===== Dataset
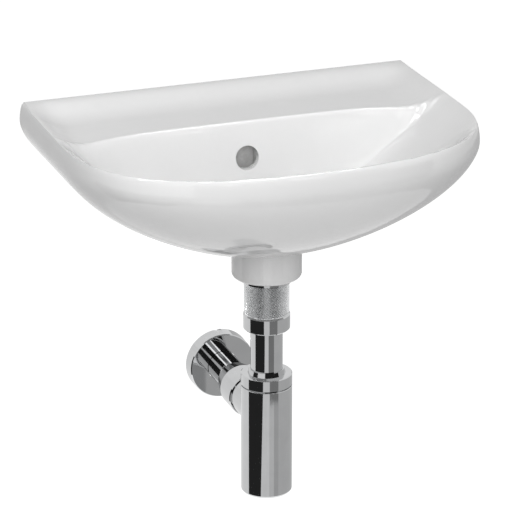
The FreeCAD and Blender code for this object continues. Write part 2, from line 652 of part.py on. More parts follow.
def make_outlet_nut():
    start = OUTLET_NUT_START
    end = start + OUTLET_NUT_LENGTH
    edge = OUTLET_NUT_EDGE
    thread = SOCKET_R + GAP
    hole = TUBE_R + GAP
    seat = SOCKET_REACH + OUTLET_SEAL_T
    points = [(thread, start), (OUTLET_NUT_R - edge, start), (OUTLET_NUT_R, start + edge)]
    points += [(OUTLET_NUT_R, end - OUTLET_NUT_CONE), (OUTLET_NUT_MOUTH_R, end - edge)]
    points += [(OUTLET_NUT_MOUTH_R - edge, end), (hole, end), (hole, seat), (thread, seat)]
    return turned(points, TRAP_AXIS, TO_WALL)


def make_outlet_seal():
    return ring(OUTLET_SEAL_R, TUBE_R + GAP, SOCKET_REACH, SOCKET_REACH + OUTLET_SEAL_T, TRAP_AXIS, TO_WALL)


def make_outlet_tube():
    start = SOCKET_REACH - TUBE_INSERTION
    tube = ring(TUBE_R, TUBE_BORE_R, start, WALL_INSERTION - DRAIN_Y, TRAP_AXIS, TO_WALL)
    groove_r = TUBE_R - INSERTION_MARK_DEPTH
    return tube.cut(ring(TUBE_R + OVERRUN, groove_r, -INSERTION_MARK, 0, WALL_POINT, TO_WALL))


def make_wall_rosette():
    hole = TUBE_R + RUN_GAP
    front = ROSETTE_DEPTH
    back = ROSETTE_DEPTH - ROSETTE_SHEET
    edge = ROSETTE_EDGE
    points = [(ROSETTE_R, 0), (ROSETTE_FRONT_R + edge, front - edge), (ROSETTE_FRONT_R, front)]
    points += [(hole, front), (hole, back), (ROSETTE_FRONT_R, back), (ROSETTE_R - ROSETTE_SHEET, 0)]
    return turned(points, WALL_POINT, FROM_WALL)


def make_rosette_grip():
    hole = TUBE_R + RUN_GAP
    front = ROSETTE_DEPTH - ROSETTE_SHEET
    return ring(hole + GRIP_WALL, hole, front - GRIP_T, front, WALL_POINT, FROM_WALL)


PIECES = {
    "basin": make_basin,
    "waste_body": make_waste_body,
    "waste_flange_seal": make_waste_flange_seal,
    "push_plug": make_push_plug,
    "push_plug_seal": make_push_plug_seal,
    "push_plug_stem": make_push_plug_stem,
    "plug_catch": make_plug_catch,
    "plug_spring": make_plug_spring,
    "boss_seal": make_boss_seal,
    "boss_flange": make_boss_flange,
    "knurled_sleeve": make_knurled_sleeve,
    "tail_nut": make_tail_nut,
    "tail_seal": make_tail_seal,
    "inlet_tube": make_inlet_tube,
    "gland_ring": make_gland_ring,
    "trap_cap": make_trap_cap,
    "trap_cap_seal": make_trap_cap_seal,
    "trap_body": make_trap_body,
    "cleaning_plug": make_cleaning_plug,
    "cleaning_plug_seal": make_cleaning_plug_seal,
    "outlet_nut": make_outlet_nut,
    "outlet_seal": make_outlet_seal,
    "outlet_tube": make_outlet_tube,
    "wall_rosette": make_wall_rosette,
    "rosette_grip": make_rosette_grip,
}

os.makedirs("parts", exist_ok=True)
for name, make in PIECES.items():
    shape = make()
    print(name, shape.isValid(), len(shape.Solids), round(shape.Volume, 1))
    shape.exportStep("parts/" + name + ".step")
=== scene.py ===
"""Wall hung hand basin with its push plug waste, bottle trap and wall rosette.

The solids come from the frame. This script gives them their finishes, cuts the knurling of the
sleeve and sets up the studio. Lengths are in metres. +X is to the right of a person facing the
wall, +Y points into the wall and +Z is up. The origin is midway between the two wall screw
holes, on the wall face.
"""
import math

import bmesh
import bpy
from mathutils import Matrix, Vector


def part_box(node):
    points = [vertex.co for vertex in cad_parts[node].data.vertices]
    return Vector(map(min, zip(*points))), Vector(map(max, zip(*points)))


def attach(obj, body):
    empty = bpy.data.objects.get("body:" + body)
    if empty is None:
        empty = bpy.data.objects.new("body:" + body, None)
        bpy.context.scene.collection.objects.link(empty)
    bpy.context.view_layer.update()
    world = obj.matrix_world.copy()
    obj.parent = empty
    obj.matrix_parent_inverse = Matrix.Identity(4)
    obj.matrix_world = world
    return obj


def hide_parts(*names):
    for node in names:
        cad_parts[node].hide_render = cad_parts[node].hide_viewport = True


bl_info = {
    "name": "Wall Hung Basin",
    "version": (1, 0, 0),
    "blender": (4, 5, 0),
    "location": "View3D > Sidebar > Basin",
    "description": "Glaze, chrome, seals and studio for a wall hung hand basin",
    "category": "Object",
}

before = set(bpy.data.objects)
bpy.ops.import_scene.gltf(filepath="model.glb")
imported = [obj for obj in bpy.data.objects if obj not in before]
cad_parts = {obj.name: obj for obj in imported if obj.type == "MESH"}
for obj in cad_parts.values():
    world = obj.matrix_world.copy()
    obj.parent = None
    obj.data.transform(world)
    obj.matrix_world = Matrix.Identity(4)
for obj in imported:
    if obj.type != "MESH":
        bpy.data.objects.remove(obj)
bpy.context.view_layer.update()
SLEEVE_LOW, SLEEVE_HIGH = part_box("knurled_sleeve")

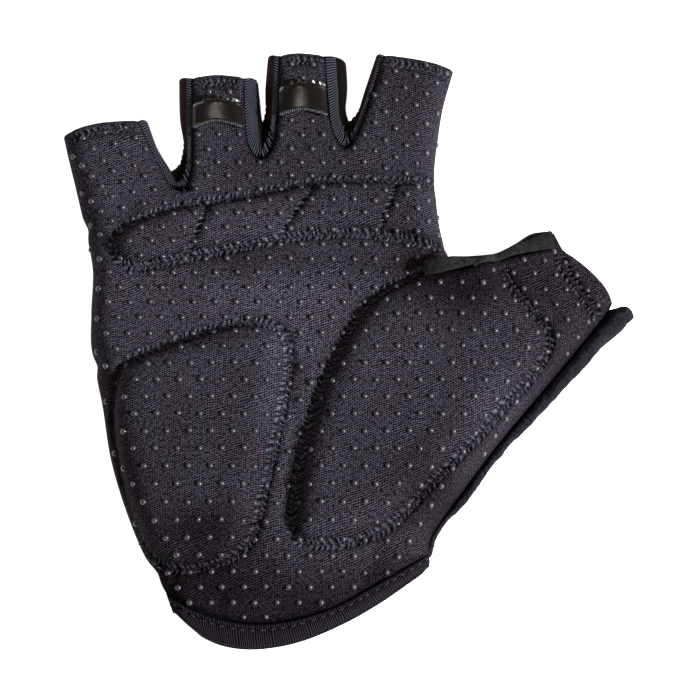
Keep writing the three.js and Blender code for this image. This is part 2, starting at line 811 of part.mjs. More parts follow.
function buildPad(pad) {
  const centre = [0, 1].map((axis) => {
    return pad.outline.reduce((sum, p) => sum + p[axis], 0) / pad.outline.length;
  });
  const radii = pad.outline.map((p) => Math.hypot(p[0] - centre[0], p[1] - centre[1]));
  const shrink = 1 - pad.inset / Math.min(...radii);
  const rim = pad.outline.map((p) => between(centre, p, shrink));
  const closed = [...rim, rim[0]];
  const sheet = new Sheet();
  sheet.addGrid(padRings.map((share) => closed.map((p) => between(centre, p, share))));
  const topAt = (point) => palmUnderside(point) - pad.below;
  return sheet.solid(
    (point) => [...point.slice(0, 2), topAt(point) - palmRise(point) - padEdgeThickness],
    (point) => [...point.slice(0, 2), topAt(point)],
  );
}

// Tabs

function buildTab(tab) {
  const columns = fractions(tabSteps.columns);
  const rows = fractions(tabSteps.rows);
  const top = along(tab.top, columns);
  const foot = along(tab.foot, columns);
  const sheet = new Sheet();
  const grid = patch(foot, top, along([foot[0], top[0]], rows), along([foot.at(-1), top.at(-1)], rows));
  sheet.addGrid(lifted(grid, (point) => palmHeight(point) + overFacets));
  return sheet.solid(offsetBy(0), offsetBy(tabThickness));
}

function buildTabEdge(tab) {
  const route = along(tab.foot, fractions(tabEdge.steps));
  const stations = rollBeside(
    route,
    route.map(() => tabEdge.radius),
    gap,
    (point) => palmHeight(point) + tabEdge.radius + rollClearance,
    () => tabEdge.tall,
  );
  return ovalRoll(stations, tabEdge.sides);
}

// Assembly

const glove = new THREE.Group();

function place(name, geometry, finish) {
  const mesh = new THREE.Mesh(geometry, new THREE.MeshStandardMaterial(finish));
  mesh.name = name;
  glove.add(mesh);
}

place("palm_panel", buildPalm(), finishes.gripCloth);
place("back_panel", buildBack(), finishes.knitBack);
place("thumb_back_panel", buildThumbBack(), finishes.fleece);
place("thumb_gusset", buildGusset(), finishes.suede);
place("wrist_binding", buildBinding(), finishes.binding);
fingerGaps.forEach((fingerGap) => {
  place(`fourchette_${fingerGap.name}`, buildFourchette(fingerGap), finishes.ribbedCloth);
});
pads.forEach((pad) => place(pad.name, buildPad(pad), finishes.foam));
tabs.forEach((tab) => {
  place(`pull_tab_${tab.name}`, buildTab(tab), finishes.gloss);
  place(`tab_edge_${tab.name}`, buildTabEdge(tab), finishes.satin);
});

export default glove;
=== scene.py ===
"""Looks of a short-finger sport glove for the right hand, lying on its back with the palm up.

Tables are in millimetres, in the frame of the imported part: +X to the thumb, +Y to the finger ends,
+Z up out of the palm. Meshes are made in metres.
"""

import math
from functools import cache

import bmesh
import bpy
import numpy as np
from bpy.props import FloatProperty, FloatVectorProperty, PointerProperty
from mathutils import Matrix, Vector, noise
from mathutils.bvhtree import BVHTree


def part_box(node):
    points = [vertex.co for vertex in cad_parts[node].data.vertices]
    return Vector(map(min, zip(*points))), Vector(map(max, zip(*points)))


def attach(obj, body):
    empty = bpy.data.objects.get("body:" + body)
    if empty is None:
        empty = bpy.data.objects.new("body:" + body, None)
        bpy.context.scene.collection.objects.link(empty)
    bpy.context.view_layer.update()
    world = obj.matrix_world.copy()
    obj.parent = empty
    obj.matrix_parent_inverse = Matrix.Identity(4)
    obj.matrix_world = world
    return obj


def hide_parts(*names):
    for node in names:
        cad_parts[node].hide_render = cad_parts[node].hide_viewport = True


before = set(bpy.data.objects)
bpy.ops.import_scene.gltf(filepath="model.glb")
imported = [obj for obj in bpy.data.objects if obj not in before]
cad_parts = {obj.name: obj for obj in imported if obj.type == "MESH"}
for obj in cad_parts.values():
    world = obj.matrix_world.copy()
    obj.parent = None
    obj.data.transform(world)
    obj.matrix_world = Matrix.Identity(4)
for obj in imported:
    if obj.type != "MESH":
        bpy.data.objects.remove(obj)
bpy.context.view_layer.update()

bl_info = {
    "name": "Short-finger glove",
    "version": (1, 0, 0),
    "blender": (4, 5, 0),
    "location": "View3D > Sidebar > Glove",
    "description": "Builds the cloth, pads, grip dots, seams and stage of a short-finger glove",
    "category": "Add Mesh",
}

MM = 0.001
BODY = "root"

# Thicknesses, how far a pad keeps from its seam, and the gap at a seam
PALM_THICKNESS = 1.6
BACK_THICKNESS = 1.0
FLEECE_THICKNESS = 1.6
GUSSET_THICKNESS = 0.9
TAB_THICKNESS = 0.6
PAD_THICKNESS = 0.8
PAD_INSET = 1.6
BINDING_RADIUS = 0.9
SEAM_GAP = 0.2
ON_EDGE = 0.02

# Height of the seam that runs round the outside of the hand, and the width of the rolled edge there
SIDE_SEAM_HEIGHT = 6.0
PALM_ROLL = 6.5
BACK_ROLL = 7.0


def table(columns, *rows):
    """The rows of a table, each a dictionary by the names of its columns."""
    return [dict(zip(columns.split(), row)) for row in rows]


# Outer height of the palm side, from the wrist to the finger ends
PALM_PROFILE = table(
    "y height", (-60, 15), (-36, 16.5), (-12, 16), (14, 14.5), (36, 13), (50, 12), (78, 10.2)
)
THUMB_DROP = {"start_x": 28, "end_x": 66, "below_y": 40, "amount": 3.2}
WRIST_RISE = {"height": 11, "reach": 20}

# The outline of the little finger's side, from the wrist to the hem
OUTER_EDGE = [
    (-43.5, -62.5), (-49, -53.5), (-54, -42), (-58, -29.5), (-60.5, -16), (-63.5, -3),
    (-64, 7.5), (-64, 19), (-66.5, 30.5), (-69, 40.5), (-71, 48), (-72.5, 54),
]
OUTER_EDGE_AT = {"wrist": 0, "thumb_level": 6, "root": 9, "hem": 11}
THUMB_LEVEL = OUTER_EDGE[OUTER_EDGE_AT["thumb_level"]]

# The outline of the index finger's side, from the thumb's crotch to the hem
INDEX_EDGE = [(26, 22), (24, 29.5), (23.1, 37.5), (22.9, 45.5), (23.9, 54), (25.3, 62.5), (28, 72.2)]
INDEX_EDGE_AT = {"crotch": 0, "root": 3, "hem": 6}
THUMB_CROTCH = INDEX_EDGE[INDEX_EDGE_AT["crotch"]]

# Seams round the three gaps between fingers: down one finger, round the crotch and up the next.
# smooth_left and smooth_right say how far up each side plain cloth reaches under the ribbed strip.
FINGER_GAPS = table(
    "name smooth_left smooth_right slant palm back",
    (
        "little_ring", 0, 0.85, 0,
        [(-52.8, 57.4), (-48.8, 48.4), (-44.6, 40.4), (-41.8, 38.2), (-39.4, 41.5), (-39.1, 53), (-39.6, 69.3)],
        [(-51.4, 59), (-49.4, 53.3), (-47, 49), (-44.9, 46.7), (-41.3, 51.8), (-43, 61), (-43.5, 71.3)],
    ),
    (
        "ring_middle", 0, 0.85, 3.2,
        [(-26, 69.3), (-25.8, 61), (-24.8, 51), (-21.6, 46.9), (-18.4, 50.8), (-17.4, 60), (-17.1, 75.6)],
        [(-23, 71), (-22.4, 66), (-21.9, 61.6), (-21.2, 58.8), (-20.6, 62), (-20.9, 69), (-20.3, 77.6)],
    ),
    (
        "middle_index", 0.69, 0.89, 0,
        [(-5.4, 75.6), (-4.6, 64.5), (-3.3, 54.8), (-0.1, 49.8), (2.8, 53.8), (5.6, 61.9), (10, 75.8)],
        [(0.2, 76.4), (0.5, 70), (0.1, 63.6), (1.4, 60), (3.8, 63.2), (5.5, 69), (8.2, 77.8)],
    ),
)
CROTCH_AT = 3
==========
Written task -> Only the lines from the first line of the records through the line containing "return turned(points, TRAP_AXIS, TO_WALL)" should be repeated, exactly as they appear.

Full output ->
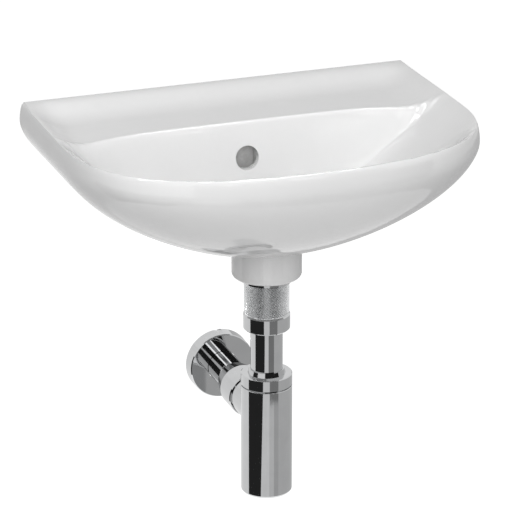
The FreeCAD and Blender code for this object continues. Write part 2, from line 652 of part.py on. More parts follow.
def make_outlet_nut():
    start = OUTLET_NUT_START
    end = start + OUTLET_NUT_LENGTH
    edge = OUTLET_NUT_EDGE
    thread = SOCKET_R + GAP
    hole = TUBE_R + GAP
    seat = SOCKET_REACH + OUTLET_SEAL_T
    points = [(thread, start), (OUTLET_NUT_R - edge, start), (OUTLET_NUT_R, start + edge)]
    points += [(OUTLET_NUT_R, end - OUTLET_NUT_CONE), (OUTLET_NUT_MOUTH_R, end - edge)]
    points += [(OUTLET_NUT_MOUTH_R - edge, end), (hole, end), (hole, seat), (thread, seat)]
    return turned(points, TRAP_AXIS, TO_WALL)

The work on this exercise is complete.